これができない限りは商業化には至らないと、多方面の事例を見ても感じています。各社とも技術的な壁にぶつかっているのが現状で、2020年頃に発表された実証実験の続報がないといったケースばかりです。

多くの企業が取り組んでいるのは単純な近接検知技術で、「スマートフォンが近くにある」ことは分かっても「どの位置に誰がいるのか」を正確に判別できません。また、セキュリティ面でも、信号を傍受されたり、なりすましされたりするリスクへの対策が不十分です。

私たちは位置測定の精度とセキュリティの両方を同時に解決できる唯一の技術を持っているからこそ、世界初の本格的なハンズフリー認証システムとして大きな競争優位性を持っていると考えています。

インタビュアー
組織の特徴について教えてください。
倉内

当社の組織構成で特徴的なのは、大阪が本社ですが東京にもオフィスがあって、社員の多くは東京か大阪のどちらかに所属しています。関西発のスタートアップでありながら、首都圏での事業展開も重視して、意図的に二拠点体制を構築しました。また、正社員と役員合わせて10名の会社ですが、リモートワークにも対応していて、社員の実働場所は多拠点に及びます。

まだ少人数のチームではありますが、10人全員がそれぞれ違う職種で、優れた能力を持ったメンバーが集まっています。これは、ハンズフリーの世界観に共感して集まってくれているところが大きいと思います。単に技術的な面白さだけでなく、この技術が社会に与えるインパクトや、認証体験を根本的に変える可能性に対する共通のビジョンを持っているからこそ、距離を超えて一体感のあるチームワークが実現できているのだと感じています。

インタビュアー
この技術に興味を持った読者や企業に向けて、メッセージをお願いします。
倉内

我々の技術はとにかく面白いと思っています。私はフットワークの軽さが売りの一つなので、ご興味をお持ちいただいた方や、協業に関心をお持ちの方から連絡いただければすぐに伺います。ちょっとでもワクワクしていただいたら、ぜひコンタクトいただきたいと思っています。

我々の技術はともすると Nice to Have(あると良いが必須ではない機能)なもので、存在することで生じるのは数秒間の体験の違いですが、これが組み込まれているかいないかで、消費者が一目瞭然に、組み込まれていれば「このサービスはすごく滑らか」、組み込まれていなければ「何か古い」という体験の差分を必ず作れる技術だと思っています。

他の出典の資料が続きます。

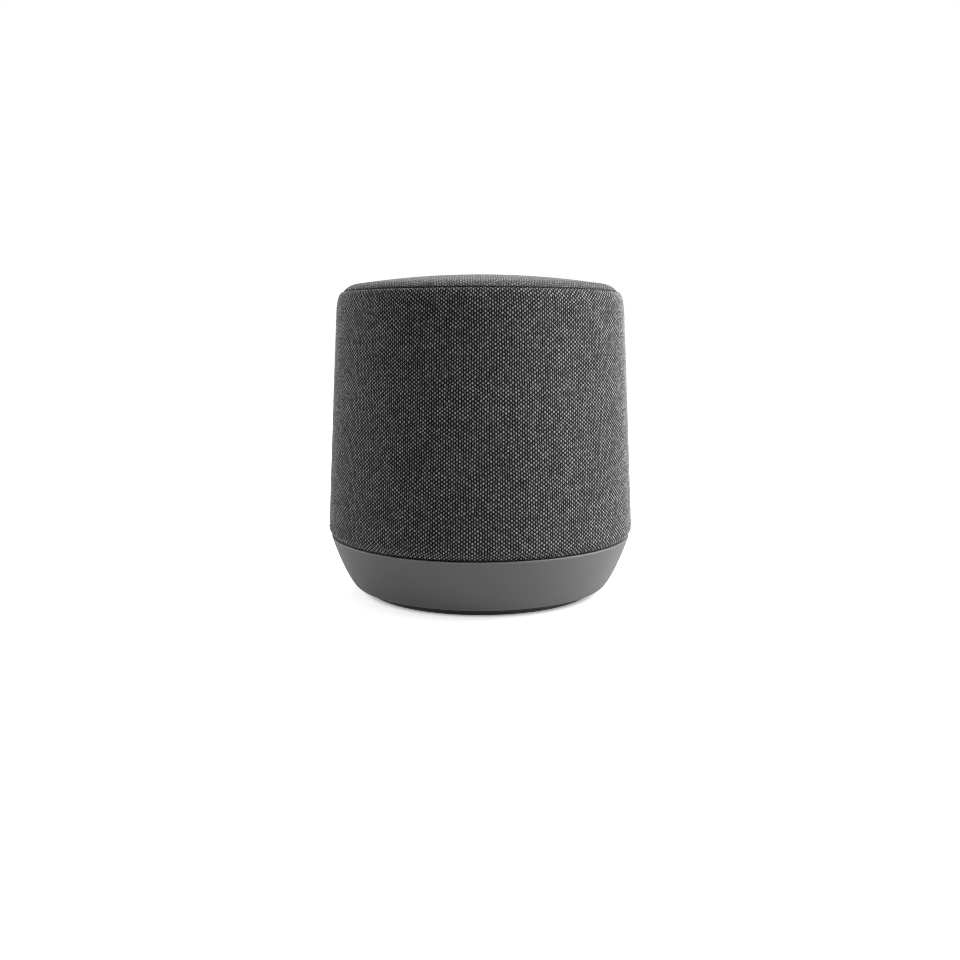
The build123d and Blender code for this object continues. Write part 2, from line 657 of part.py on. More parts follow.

実際に体験していただくと、従来の認証方法がいかに煩わしかったかを実感していただけるはずです。この小さな違いが、お客様の満足度や利用頻度に大きな影響を与える可能性を秘めています。

そういう意味で、必須ではないものの付加価値のある機能に先行的に取り組んでいただけるような、未来志向、ブランド志向、UX志向を持たれている企業様とぜひ議論させていただきたいと思っています。技術の進歩を単なるコスト削減の手段として捉えるのではなく、お客様により良い体験を提供し、競合他社との差別化を図る戦略的な投資として考えていただける企業様との出会いを期待しています。ハンズフリー認証という新しい体験価値を一緒に創造していければと思います。

インタビュアー
ありがとうございました。

技術者の探究心から始まったハンズフリー認証技術が、いまや社会インフラを変革する可能性を秘めた技術へと成長を遂げている。倉内氏が描く「認証していることを忘れる世界」は、単なる利便性の向上を超えて、人間とテクノロジーの新たな関係性を示している。

Sinumyの技術がどのように私たちの日常を変えていくのか。改札を通る瞬間、店舗で買い物をする瞬間、オフィスに入る瞬間——これらすべてが「何もしない」体験に変わる可能性がある。ヒト版ETCとも呼べるこの技術が切り拓く「シームレス認証社会」への扉は、もうすぐそこまで来ている。その革新的な取り組みから目が離せない。